2. Transfer of original permits and licenses: In case a company has appropriate permits and licenses, their transfer to the new owner is mandatory for the legal functioning of the company.
3. Transfer of subsoil use contracts and amendments to them: If a company has subsoil resources, the contracts for their use shall be transferred to the new owner by current legislation.
4. Transfer of the company seal: The company seal is an important attribute of its legal activities and must be transferred to the new owner.
Secondly, we review the differences in closing transactions in LLP and JSC.
Differences in closing transactions in LLP and JSC
LLP:
1. Transfer of the old charter and adoption of the charter in a new edition of the: Closing LLP transactions often require changes to the company’s bylaws to accommodate the new owner or the terms of the transaction.
2. Concluding an accession note to the foundation agreement or concluding a new one: This step is necessary if the company has a foundation agreement (often referred to as a memorandum of association).
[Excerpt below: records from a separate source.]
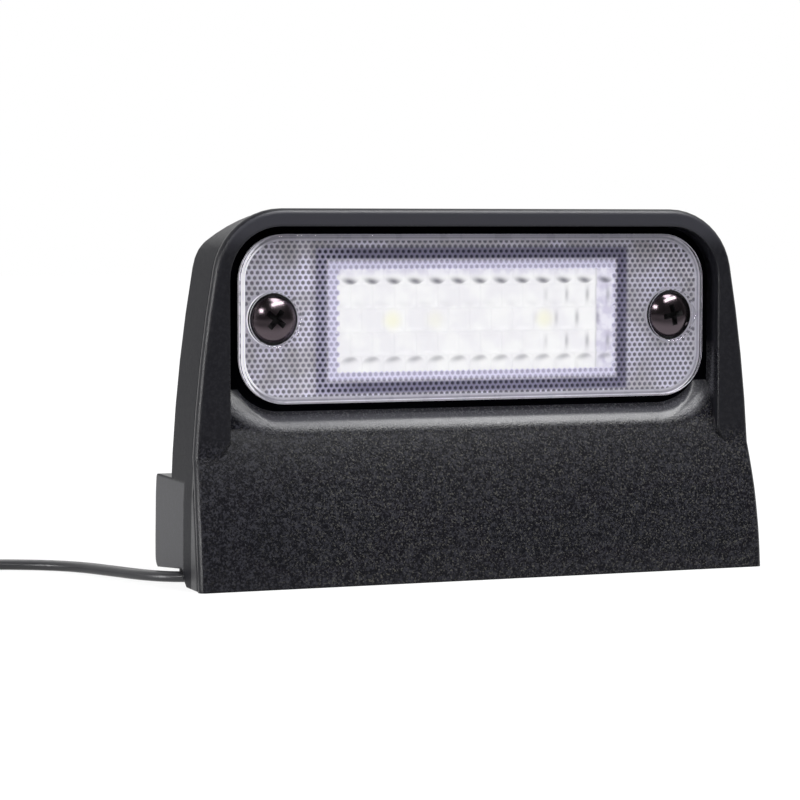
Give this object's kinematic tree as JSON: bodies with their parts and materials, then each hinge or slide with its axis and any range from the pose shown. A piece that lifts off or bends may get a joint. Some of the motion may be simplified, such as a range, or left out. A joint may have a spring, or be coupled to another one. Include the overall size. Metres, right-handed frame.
{
  "type": "number plate lamp",
  "caption": "Hooded number plate lamp: black housing on two screw feet, screwed clear lens with pillow optics over light diodes, flat two-core lead.",
  "frame": {"origin": "centre of the housing's footprint, on the base plane that meets the vehicle panel", "axes": "+Z away from the mounting panel, up in the picture; -Y the way the lens looks; +X to the lens's right as the picture shows it"},
  "size_m": [0.1743, 0.0525, 0.063],
  "materials": {
    "housing": "fine spark grain, satin",
    "lens": "clear, moulded optics on the inside",
    "seal": "matt",
    "screw": "black, glossy",
    "reflector": "white, satin",
    "board": "white solder resist",
    "led": "yellow phosphor in a white case",
    "component": "moulded resin",
    "capacitor": "fired ceramic, tan",
    "solder": "tinned",
    "core_plus": "insulation",
    "core_minus": "insulation",
    "grommet": "matt",
    "lead": "satin sheath",
    "tie": "coated tie"
  },
  "bodies": {
    "root": {"housing": "housing", "lens": "lens", "lens_seal": "seal", "lens_screw_left": "screw", "lens_screw_right": "screw", "reflector": "reflector", "led_board": "board", "led_outer_left": "led", "led_inner_left": "led", "led_inner_right": "led", "led_outer_right": "led", "driver_chip": "component", "polarity_diode": "component", "resistor_left": "component", "resistor_right": "component", "capacitor": "capacitor", "solder_joints": "solder", "core_plus": "core_plus", "core_minus": "core_minus", "lead_grommet": "grommet", "lead": "lead", "lead_coil": "lead", "coil_tie": "tie", "tail_core_plus": "core_plus", "tail_core_minus": "core_minus", "tail_tip_plus": "solder", "tail_tip_minus": "solder"}
  },
  "joints": []
}
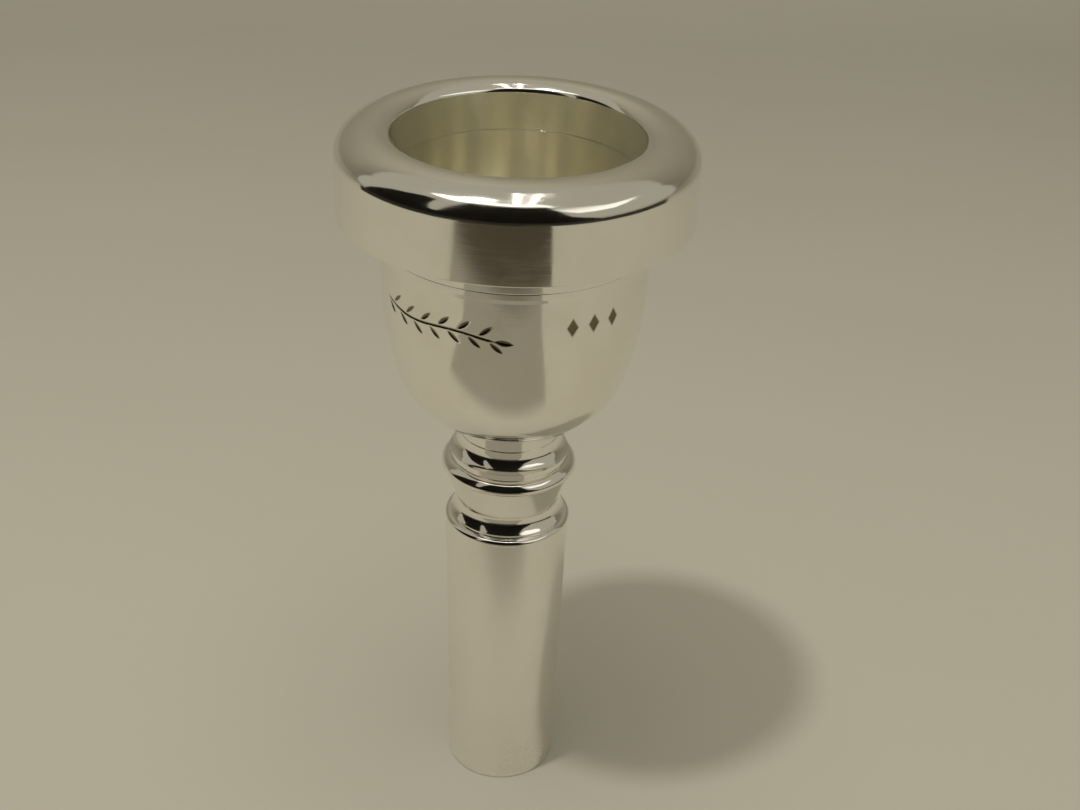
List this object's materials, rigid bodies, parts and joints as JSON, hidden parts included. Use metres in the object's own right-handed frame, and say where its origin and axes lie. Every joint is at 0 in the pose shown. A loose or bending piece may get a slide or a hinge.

If LLP consists of a single participant, a foundation agreement memorandum of association is not required.
3. Re-registration with the National Agency for Registration of Rights to Real Estate and Transactions associated with them (Non-Commercial Joint-Stock Company): When closing transactions in an LLP, it is necessary to re-register the company under the new owner or transaction structure.
JSC:
1. Registration of transactions in the central depository: After closing transactions in JSC it is required to register the changes in the central depository to confirm the transfer of shares to the new owner.
2. Additional features of closing transactions in LLP and JSC: Closing transactions in a JSC may require additional specific procedures that are unique to joint stock companies and may depend on the structure of the transaction.
Furthermore, we will look into the features of mergers, acquisitions, and purchases of participation in LLPs and shares in JSCs.
Features of mergers, acquisitions, and purchase of shares in LLPs and JSC
Merger:
LLP: The merger process in an LLP includes the development and approval of a merger plan, holding general meetings of organization participants, as well as registration of changes with the registration authorities. Approval of a merger may also require approval from the antimonopoly authority.
JSC: The merger process of JSC is similar to LLP, however in the case of a JSC it’s important to note the additional requirements related to the circulation of shares, notification of shareholders, and coordination with securities market regulators.
Acquisition:
LLP: The LLP acquisition process also includes the development and approval of an acquisition plan, holding general meetings of participants, registration of changes with the registration authorities, and, potentially, confirmation of the antimonopoly authority.
JSC: The acquisition of a JSC may be more complex, given additional requirements for the circulation of shares, protecting the interests of minority shareholders, and coordination with securities market regulators.
Equity purchase:
LLP: The purchase of a participation interest in an LLP can be carried out by concluding a sale-purchase agreement for the participation interest between the participants of the LLP or between a participant and a third party. Additionally, the transaction may require registration and notification of the registration authorities.
JSC: Purchasing shares in a joint stock company also requires the conclusion of a share sale-purchase agreement, registration of the transaction, and approval from securities market regulators.
Additionally, we discuss the aspects of antimonopoly regulation and foreign involvement when closing transactions in LLP and JSC.
Anti Monopoly Regulation
In both scenarios for LLP and JSC, antimonopoly regulation may require preliminary approval of the transaction during a merger or acquisition, especially if this will lead to a significant increase in market shares. This is important to take into account when planning and conducting transactions to avoid potential obstacles coming from antimonopoly authorities.
Foreign Involvement
When merging, acquiring, or purchasing shares in LLP or JSC with foreign involvement, restrictions or additional requirements may be applied related to the participation of foreign investors in certain sectors of the economy or the protection of national interests. This may demand extra time and resources to complete the transaction taking into account the requirements of foreign investment legislation.
Conclusion
It’s important to take into account all the similarities and differences in the process of closing transactions in LLP and JSC when planning and conducting transactions. Professional assistance from lawyers who have experience in the given area of expertise can significantly ease the process and help avoid potential problems and unexpected costs.
This is only a brief overview of the comparison of closing transactions in LLP and JSC, but it does provide an idea of the key aspects that should be considered when completing such transactions.